How can you use the Internet to support your writing? Here are some of my own ideas:
Online, there’s no genre left unwritten. Thanks to the proliferation of blogs, groups and forums, it has never been easier to connect with people in your own genre.
And it’s probably one of the best things you could do for your writing career. For example, after I joined the Travel Memoir Writers group (now on Facebook, started by Alexis Grant), I discovered that many literary agents actually treat memoir like fiction, and thus require the entire manuscript to be completed. This is COMPLETELY different from other nonfiction works, where you normally just do a book proposal. And, actually, to make it even more confusing, some agents want both a proposal AND a manuscript.
We have also done some online critiquing — by e-mail — which has been super-helpful!
How do you find these groups? Sometimes you can find them through major blogs within your genre, sometimes through a quick and dirty search in Google or Facebook or even Twitter.
Understanding the Publishing Industry
Before the Internet and the rise of blogging, the publishing industry was almost as mysterious as the vast cosmos itself. But nowadays, industry insiders have stepped up to give writers the scoop on what they’re looking for — in the form of blogs and guest articles and more.
There are a lot of voices out there, but here are a few you can start with:
Editorial Ass. While Moon Rat closed up shop on this one several months ago, her blog is still a rich repository about all things publishing, from landing an agent to working with an editor.
Guide to Literary Agents Blog. The definitive blog on all things agents. It’s also a fantastic place to discover newly minted agents, who are hungry to represent new writers. Additionally, they have a literary agent database, and a blogroll brimming with even more agent and publishing related websites.
Nathan Bransford. A long-time literary agent, now author and tech industry worker. But he still delivers some of the best insights out there into the world of agents and publishing.
Query Shark. An agent dissects real queries sent in by authors.

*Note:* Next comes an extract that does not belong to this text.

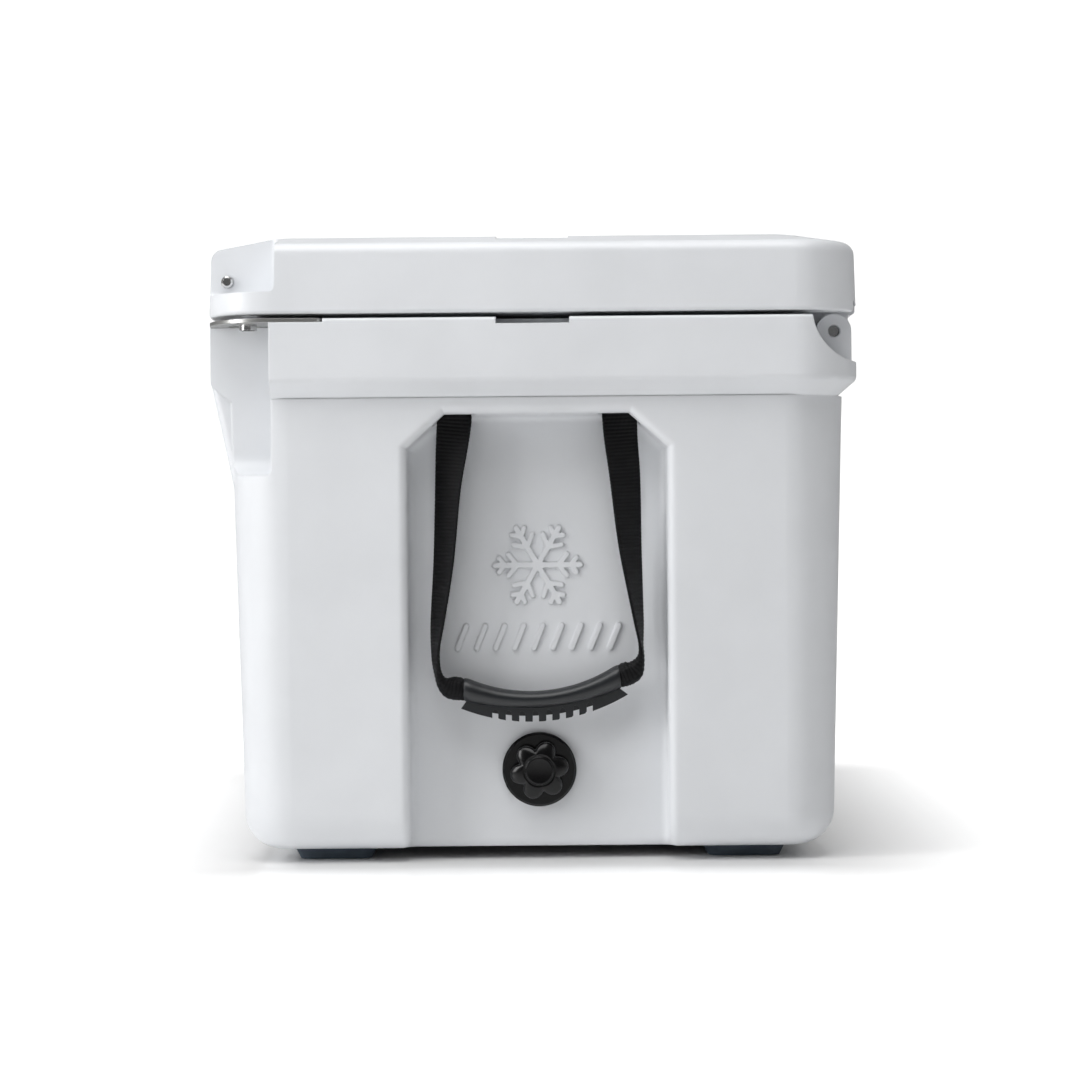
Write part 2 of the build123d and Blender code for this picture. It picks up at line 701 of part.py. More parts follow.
for name, side in sides.items():
    # Latch: a rubber T that hangs from its pin in the lid
    with BuildPart() as latch:
        low_x = side * latch_x - latch_width / 2
        rod((low_x, latch_pin_y, latch_pin_z), (1, 0, 0), latch_barrel_radius, latch_width)
        block(
            (low_x, low_x + latch_width),
            (latch_pin_y - latch_thickness / 2, latch_pin_y + latch_thickness / 2),
            (latch_pin_z, tee_z),
        )
        tee_start = (side * latch_x - tee_width / 2, latch_pin_y, tee_z)
        rod(tee_start, (1, 0, 0), tee_radius, tee_width)
        fillet(latch.faces().filter_by(Axis.X).sort_by(Axis.X)[-1].edges(), 1.5)
        fillet(latch.faces().filter_by(Axis.X).sort_by(Axis.X)[0].edges(), 1.5)
        # finger tab below the bar
        with BuildSketch(Plane.XZ.offset(-(latch_pin_y - 1))) as tab:
            with Locations((side * latch_x, tee_z - 7)):
                RectangleRounded(30, 16, 5)
        extrude(tab.sketch, amount=2.5, both=True)
        bore_start = (low_x - 5, latch_pin_y, latch_pin_z)
        bore_radius = latch_pin_radius + running_clearance
        rod(bore_start, (1, 0, 0), bore_radius, latch_width + 10, mode=Mode.SUBTRACT)
    latch.part.label = "latch_" + name
    export_step(latch.part, f"parts/latch_{name}.step")

    # Latch pin: a steel rod whose chamfered end shows in the corner cut
    with BuildPart() as latch_pin:
        start_x = latch_x - latch_width / 2 - latch_side_gap - 13
        reach = corner_cut_x + pin_proud - start_x
        rod((side * start_x, latch_pin_y, latch_pin_z), (side, 0, 0), latch_pin_radius, reach)
        chamfer(latch_pin.edges().filter_by(GeomType.CIRCLE), 1.2)
    latch_pin.part.label = "latch_pin_" + name
    export_step(latch_pin.part, f"parts/latch_pin_{name}.step")

    # Padlock plate: stainless sheet over the cut corner, with a bottle-opener slot
    with BuildPart() as lock_plate:
        with BuildSketch(Plane.XY.offset(plate_low_z)) as sheet:
            inner_x = side * (length / 2 - plate_width)
            outer_x = side * (length / 2 - 0.5)
            front_y = -depth / 2 + 0.4
            rear_y = -depth / 2 + plate_length
            with BuildLine():
                bend = corner_radius - 2
                p1 = (inner_x, front_y)
                p2 = (outer_x - side * bend, front_y)
                p3 = (outer_x, front_y + bend)
                p4 = (outer_x, rear_y)
                p5 = (inner_x, rear_y)
                Line(p1, p2)
                RadiusArc(p2, p3, -side * bend)
                Line(p3, p4)
                Line(p4, p5)
                Line(p5, p1)
            make_face()
            with Locations((side * lock_hole_x, lock_hole_y)):
                Circle(lock_hole_radius + bush_wall, mode=Mode.SUBTRACT)
            with Locations((side * (corner_cut_x + 7), lock_hole_y - 6)):
                SlotOverall(18, 9, rotation=90, mode=Mode.SUBTRACT)
        extrude(sheet.sketch, amount=plate_thickness)
        corners = lock_plate.edges().filter_by(Axis.Z).group_by(Axis.Y)[-1]
        fillet(corners, 5.0)
        for screw_x, screw_y in plate_screws:
            with Locations(Plane(origin=(side * screw_x, screw_y, rim_top_z), z_dir=(0, 0, 1))):
                CounterSinkHole(screw_radius + 0.1, screw_head_radius + 0.1, counter_sink_angle=90)
    lock_plate.part.label = "lock_plate_" + name
    export_step(lock_plate.part, f"parts/lock_plate_{name}.step")

    # Padlock bush: a steel tube swaged in the plate's hole
    with BuildPart() as lock_bush:
        bush_low = (side * lock_hole_x, lock_hole_y, rim_top_z - bush_length)
        rod(bush_low, (0, 0, 1), lock_hole_radius + bush_wall - 0.02, bush_length)
        rod(bush_low, (0, 0, 1), lock_hole_radius, bush_length, mode=Mode.SUBTRACT)
    lock_bush.part.label = "lock_bush_" + name
    export_step(lock_bush.part, f"parts/lock_bush_{name}.step")

    # Carry handle: webbing legs joined through the grip as one length
    handle_y = wall_mid_y
    grip_z = pivot_z - webbing_drop
    arc_mid_y = handle_y - grip_arc_radius * sin(radians(grip_tilt))
    arc_mid_z = grip_z + grip_arc_radius * cos(radians(grip_tilt))
    arc_middle = 270 + grip_tilt  # direction from the arc's centre to the grip's middle
    with BuildLine(Plane.YZ.offset(side * strap_x)) as grip_line:
        swing = degrees(asin(grip_chord / 2 / grip_arc_radius))
        tube_line = CenterArc((arc_mid_y, arc_mid_z), grip_arc_radius, arc_middle - swing, 2 * swing)
    with BuildLine(Plane.YZ.offset(side * strap_x)) as core_line:
        more = swing + 3.2
        web_line = CenterArc((arc_mid_y, arc_mid_z), grip_arc_radius, arc_middle - more, 2 * more)
    start, finish = web_line @ 0, web_line @ 1
    with BuildPart() as handle_strap:
        with BuildSketch(Plane(origin=start, z_dir=web_line % 0)) as section:
            Circle(grip_bore_radius - soft_gap)
        sweep(section.sketch, path=web_line)
        for leg, foot in ((-1, start), (1, finish)):
            with Locations(foot):
                Sphere(5.5)
            root_y = handle_y + leg * webbing_spacing / 2
            low_y = root_y + leg * leg_bulge
            low_z = foot.Z + 20
            with BuildSketch(Plane.YZ.offset(side * strap_x - webbing_thickness / 2)) as ribbon:
                with BuildLine():
                    Polyline(
                        (root_y - webbing_width / 2, pivot_z),
                        (root_y + leg * 5 - webbing_width / 2 + 2, (pivot_z + low_z) / 2 + 10),
                        (low_y - 3, low_z),
                        (foot.Y - 2.5, foot.Z),
                        (foot.Y + 2.5, foot.Z),
                        (low_y + 3, low_z),
                        (root_y + leg * 5 + webbing_width / 2 - 2, (pivot_z + low_z) / 2 + 10),
                        (root_y + webbing_width / 2, pivot_z),
                        close=True,
                    )
                make_face()
            extrude(ribbon.sketch, amount=webbing_thickness)
            turn_spot = (side * strap_x, root_y - webbing_width / 2, pivot_z)
            rod(turn_spot, (0, 1, 0), webbing_thickness / 2, webbing_width)
    handle_strap.part.label = "handle_strap_" + name
    export_step(handle_strap.part, f"parts/handle_strap_{name}.step")

    # Grip: moulded rubber tube with a slotted fin under it
    with BuildPart() as handle_grip:
        with BuildSketch(Plane(origin=tube_line @ 0, z_dir=tube_line % 0)) as section:
            Circle(grip_tube_radius)
        sweep(section.sketch, path=tube_line)
        with BuildSketch(Plane.YZ.offset(side * strap_x - grip_fin_thickness / 2)) as fin:
            with BuildLine():
                arc_middle_point = (arc_mid_y, arc_mid_z)
                low_radius = grip_arc_radius + grip_fin_depth
                high_radius = grip_arc_radius + grip_bore_radius + 2
                low_arc = CenterArc(arc_middle_point, low_radius, arc_middle - swing, 2 * swing)
                high_arc = CenterArc(arc_middle_point, high_radius, arc_middle - swing, 2 * swing)
                Line(low_arc @ 0, high_arc @ 0)
                Line(low_arc @ 1, high_arc @ 1)
            make_face()
        extrude(fin.sketch, amount=grip_fin_thickness)
        for slot in range(grip_slots):
            along = (slot - (grip_slots - 1) / 2) * grip_slot_pitch
            angle = arc_middle + degrees(along / grip_arc_radius)
            reach = grip_arc_radius + grip_fin_depth
            centre = (
                side * strap_x,
                arc_mid_y + reach * cos(radians(angle)),
                arc_mid_z + reach * sin(radians(angle)),
            )
            lean = Location(centre, (angle - 270, 0, 0))
            with Locations(lean):
                Box(grip_fin_thickness + 4, grip_slot_width, 2 * grip_slot_depth, mode=Mode.SUBTRACT)
        with BuildSketch(Plane(origin=start, z_dir=web_line % 0)) as section:
            Circle(grip_bore_radius)
        sweep(section.sketch, path=web_line, mode=Mode.SUBTRACT)
    handle_grip.part.label = "handle_grip_" + name
    export_step(handle_grip.part, f"parts/handle_grip_{name}.step")

    # The webbing's upper ends, looped round their pins inside the wall
    with BuildPart() as strap_loops:
        for leg in (-1, 1):
            leg_y = handle_y + leg * webbing_spacing / 2
            spot = (side * strap_x, leg_y - webbing_width / 2, strap_pin_z)
            rod(spot, (0, 1, 0), strap_pin_radius + soft_gap + webbing_thickness, webbing_width)
            block(
                (side * strap_x - webbing_thickness, side * strap_x + webbing_thickness),
                (leg_y - webbing_width / 2, leg_y + webbing_width / 2),
                (pivot_z + webbing_thickness / 2 + soft_gap, strap_pin_z),
            )
            rod(spot, (0, 1, 0), strap_pin_radius + soft_gap, webbing_width, mode=Mode.SUBTRACT)
    strap_loops.part.label = "strap_loops_" + name
    export_step(strap_loops.part, f"parts/strap_loops_{name}.step")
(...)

The Book Deal. Written by Alan Rinzler, a consulting editor and veteran in the industry, this blog covers everything from the craft of writing to publishing.
Writer Unboxed. One of my favorite blogs, “all about the craft and business of genre fiction.” (UPDATE)
Here are some helpful websites to keep in your writer’s toolbox:
Poets and Writers Magazine. Not only a great magazine, but also offers an online directory of literary magazines you can submit to.
Newpages. Another directory of literary magazines, with a blog introducing the latest and greatest new mags.
Wordhustler. This site helps writers submit to literary mags, but also has a searchable directory.
Writer’s Market Online Database. Like the Writer’s Market book, but now a searchable online database.
Writing Prompt Generator. Not sure where to start writing? This site offers a random prompt to get those creative juices flowing.